OPINIóN
Actualizado 07/02/2015
José Luis Cobreros

Terminaba de sonar el despertador, eran las seis de la mañana. Como cada día, Pablo salta de la cama con la desagradable sensación de no haber descansado lo suficiente. Le espera un día de frenética actividad.

Pablo, es un joven abogado, despierto y activo, a quien le espera un futuro prometedor. Trabaja como responsable del departamento jurídico en una empresa multinacional. Pero hay un problema: fue educado en el seno de una familia tradicional y no consigue armonizar los imperativos de su vida laboral con los valores que le fueron inculcados a través de la educación.

En pocos años de actividad profesional aprendió a valorar el tiempo, quizá porque siempre le faltaba. Su rendimiento era enorme; su destreza en manejar  situaciones conflictivas le hacían insustituible en determinados momentos. Aún así, no estaba conforme. Sabía, sin el menor atisbo de duda, cuando el tiempo se gana y cuando se pierde sin posibilidad de recuperación.

Un día en que las cosas no habían salido según lo previsto, la idea de cambiar de trabajo se hizo nítida en su mente. Le costaría mucho tomar aquella decisión, pero ganaría con ello.

Comprendió que, el cerebro de las personas, no puede validar tantos registros en tan corto espacio de tiempo sin pagar un alto precio. La reprogramación a la que diariamente estaba sometido, le esclavizaba. Cada día tenia que salvar enormes distancias, circunstancia que le ocasionaba un estrés permanente. Quizá por eso, hoy dudaba de su brillante profesión.

Aprovechando unas vacaciones en las que se cuidó de no adquirir otros compromisos, dejó sobre la mesa su trayectoria profesional. La estudió detenidamente y sentó las bases de lo que sería su vida a partir de aquel momento. Poco a poco, fue analizando su cartografía personal y extrajo algunas ideas que trataría de poner en práctica.

Anotó en un papel todas sus necesidades, separando con meticulosa paciencia aquellos elementos de los que no podía prescindir. Lo menos importante, lo fue analizando con suficiente rigor e hizo una comparación entre el coste que suponían y el beneficio que aportaban.   

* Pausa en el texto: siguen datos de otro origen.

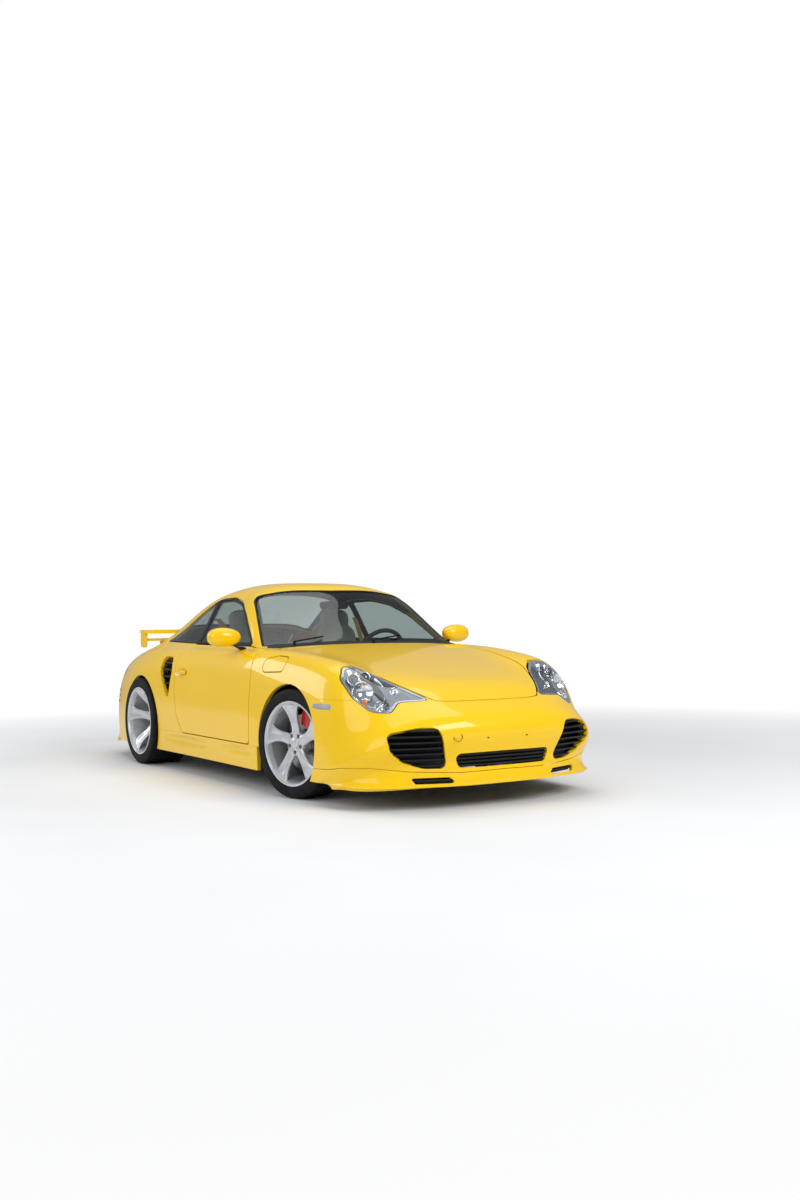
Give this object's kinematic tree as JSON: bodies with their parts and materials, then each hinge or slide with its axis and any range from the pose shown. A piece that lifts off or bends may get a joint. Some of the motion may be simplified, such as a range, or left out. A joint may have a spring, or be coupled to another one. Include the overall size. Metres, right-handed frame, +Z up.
{
  "type": "coupe car",
  "caption": "Yellow rear-engined coupe with a deep louvred front apron, side intakes, a two-level rear wing and silver spoked wheels.",
  "frame": {"origin": "centre of the car's box, on the ground under the tyres", "axes": "+X to the car's left, +Y to its rear, +Z up"},
  "size_m": [1.9892, 4.4181, 1.3045],
  "materials": {
    "body_yellow": "gloss",
    "glass": "clear",
    "black_trim": "satin",
    "underbody": "satin",
    "lamp_clear": "clear",
    "lamp_red": "clear",
    "tyre": "matte",
    "rim_silver": "satin",
    "disc_steel": "brushed",
    "caliper_red": "gloss",
    "leather_grey": "satin",
    "dash_black": "matte",
    "mech_steel": "satin",
    "exhaust_steel": "satin"
  },
  "bodies": {
    "chassis": {"arch_liners": "black_trim", "body_shell": "body_yellow", "bulkheads": "underbody", "console": "dash_black", "cowl": "black_trim", "dashboard": "dash_black", "engine": "mech_steel", "exhaust": "exhaust_steel", "floor_pan": "underbody", "front_bumper": "body_yellow", "front_grilles": "black_trim", "front_seats": "leather_grey", "front_suspension": "mech_steel", "front_tub": "underbody", "front_wings": "body_yellow", "headlamps": "lamp_clear", "inner_mirror": "black_trim", "quarter_windows": "glass", "rear_bench": "leather_grey", "rear_bumper": "body_yellow", "rear_suspension": "mech_steel", "rear_window": "glass", "side_intakes": "black_trim", "side_markers": "lamp_clear", "side_skirts": "body_yellow", "tail_lamps": "lamp_red", "windscreen": "glass", "wipers": "black_trim"},
    "steer_left": {"front_knuckle_left": "mech_steel", "front_caliper_left": "caliper_red"},
    "steer_right": {"front_knuckle_right": "mech_steel", "front_caliper_right": "caliper_red"},
    "wheel_front_left": {"tyre_front_left": "tyre", "rim_front_left": "rim_silver", "brake_disc_front_left": "disc_steel"},
    "wheel_front_right": {"tyre_front_right": "tyre", "rim_front_right": "rim_silver", "brake_disc_front_right": "disc_steel"},
    "wheel_rear_left": {"tyre_rear_left": "tyre", "rim_rear_left": "rim_silver", "brake_disc_rear_left": "disc_steel"},
    "wheel_rear_right": {"tyre_rear_right": "tyre", "rim_rear_right": "rim_silver", "brake_disc_rear_right": "disc_steel"},
    "left_door": {"door_left": "body_yellow", "door_glass_left": "glass", "mirror_left": "body_yellow"},
    "right_door": {"door_right": "body_yellow", "door_glass_right": "glass", "mirror_right": "body_yellow"},
    "bonnet_lid": {"bonnet": "body_yellow"},
    "rear_lid": {"engine_lid": "body_yellow", "rear_wing": "body_yellow"},
    "fuel_door": {"fuel_flap": "body_yellow"},
    "hand_wheel": {"steering_wheel": "dash_black"}
  },
  "joints": [
    {"name": "steer_left_joint", "type": "hinge", "parent": "chassis", "child": "steer_left", "pos_m": [0.72, -1.1965, 0.3185], "axis": [0, 0, 1], "range_deg": [-48, 24]},
    {"name": "steer_right_joint", "type": "hinge", "parent": "chassis", "child": "steer_right", "pos_m": [-0.72, -1.1965, 0.3185], "axis": [0, 0, 1], "range_deg": [-48, 24]},
    {"name": "wheel_front_left_spin", "type": "hinge", "parent": "steer_left", "child": "wheel_front_left", "pos_m": [0.73565, -1.19317, 0.3185], "axis": [0.9781, 0.2079, 0], "continuous": true},
    {"name": "wheel_front_right_spin", "type": "hinge", "parent": "steer_right", "child": "wheel_front_right", "pos_m": [-0.73565, -1.19983, 0.3185], "axis": [0.9781, 0.2079, 0], "continuous": true},
    {"name": "wheel_rear_left_spin", "type": "hinge", "parent": "chassis", "child": "wheel_rear_left", "pos_m": [0.764, 1.1535, 0.317], "axis": [1, 0, 0], "continuous": true},
    {"name": "wheel_rear_right_spin", "type": "hinge", "parent": "chassis", "child": "wheel_rear_right", "pos_m": [-0.764, 1.1535, 0.317], "axis": [1, 0, 0], "continuous": true},
    {"name": "left_door_hinge", "type": "hinge", "parent": "chassis", "child": "left_door", "pos_m": [0.882, -0.7145, 0.58], "axis": [0, 0, -1], "range_deg": [0, 62]},
    {"name": "right_door_hinge", "type": "hinge", "parent": "chassis", "child": "right_door", "pos_m": [-0.882, -0.7145, 0.58], "axis": [0, 0, 1], "range_deg": [0, 62]},
    {"name": "bonnet_hinge", "type": "hinge", "parent": "chassis", "child": "bonnet_lid", "pos_m": [0, -0.6665, 0.888], "axis": [-1, 0, 0], "range_deg": [0, 55]},
    {"name": "engine_lid_hinge", "type": "hinge", "parent": "chassis", "child": "rear_lid", "pos_m": [0, 1.3995, 1.01], "axis": [1, 0, 0], "range_deg": [0, 50]},
    {"name": "fuel_flap_hinge", "type": "hinge", "parent": "chassis", "child": "fuel_door", "pos_m": [-0.812, -1.1175, 0.775], "axis": [0.4784, 0, 0.8782], "range_deg": [0, 75]},
    {"name": "hand_wheel_joint", "type": "hinge", "parent": "chassis", "child": "hand_wheel", "pos_m": [0.37, -0.2115, 0.8], "axis": [0, 0.9135, 0.4067], "range_deg": [-768, 384]}
  ],
  "couplings": [
    {"joint": "steer_right_joint", "follows": "steer_left_joint", "ratio": 1},
    {"joint": "hand_wheel_joint", "follows": "steer_left_joint", "ratio": 16}
  ]
}
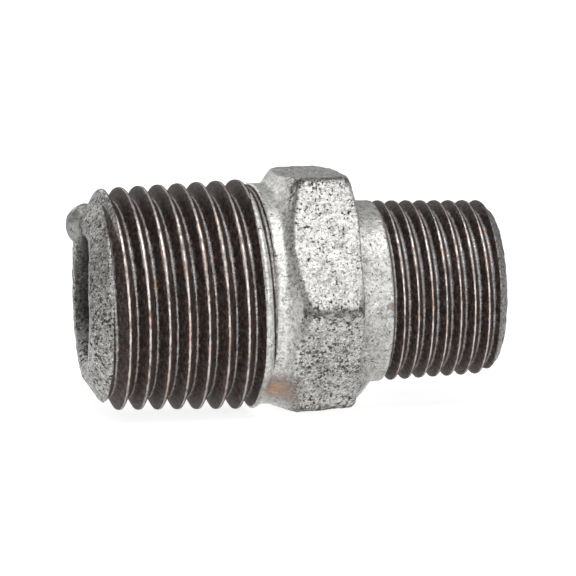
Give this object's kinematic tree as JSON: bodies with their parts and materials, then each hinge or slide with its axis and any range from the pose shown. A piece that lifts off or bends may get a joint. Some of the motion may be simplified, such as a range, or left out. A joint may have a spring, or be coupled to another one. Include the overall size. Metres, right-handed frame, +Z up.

Pronto quedó sorprendido al comprobar que podía eliminar gran numero de cosas sin trauma de ningún tipo. Pues, algunas se habían convertido en un lastre costoso de sostener. Además, frenaban su crecimiento en otros aspectos.

Advirtió, en ese momento, que su identidad se había fragmentado; se había convertido en un cúmulo de expectativas absurdas que, únicamente, fortalecían su cuenta bancaria.

Decididamente, Pablo sujetó con firmeza el timón de su vida y no tardó en efectuar el cambio que necesitaba. Busco otro trabajo menos brillante, pero más acorde con su concepto de la vida. Bajó muchos peldaños en su posición social, pero ganó la tranquilidad de la  vida sencilla, lugar del que no debió apartarse.

Ahora comprende que, una posición social elevada, la riqueza, incluso  la fama, demandan mucho esfuerzo. A veces exigen un aprecio tan elevado, que resulta penoso sostenerlas. No es fácil advertir el daño cuando el éxito está de nuestra parte. Aún así, nunca se sale ileso de la gloria del mundo, ni del los aplausos de las multitudes.

Pablo decidió lo mejor porque quería vivir. Y, aunque los puestos importantes han de ser ocupados por los mejores, al menos, hay que situar en la balanza los esfuerzos que están obligados a realizar aquellos que persiguen la gloria, sin advertir que, muchos, pierden la vida en el intento.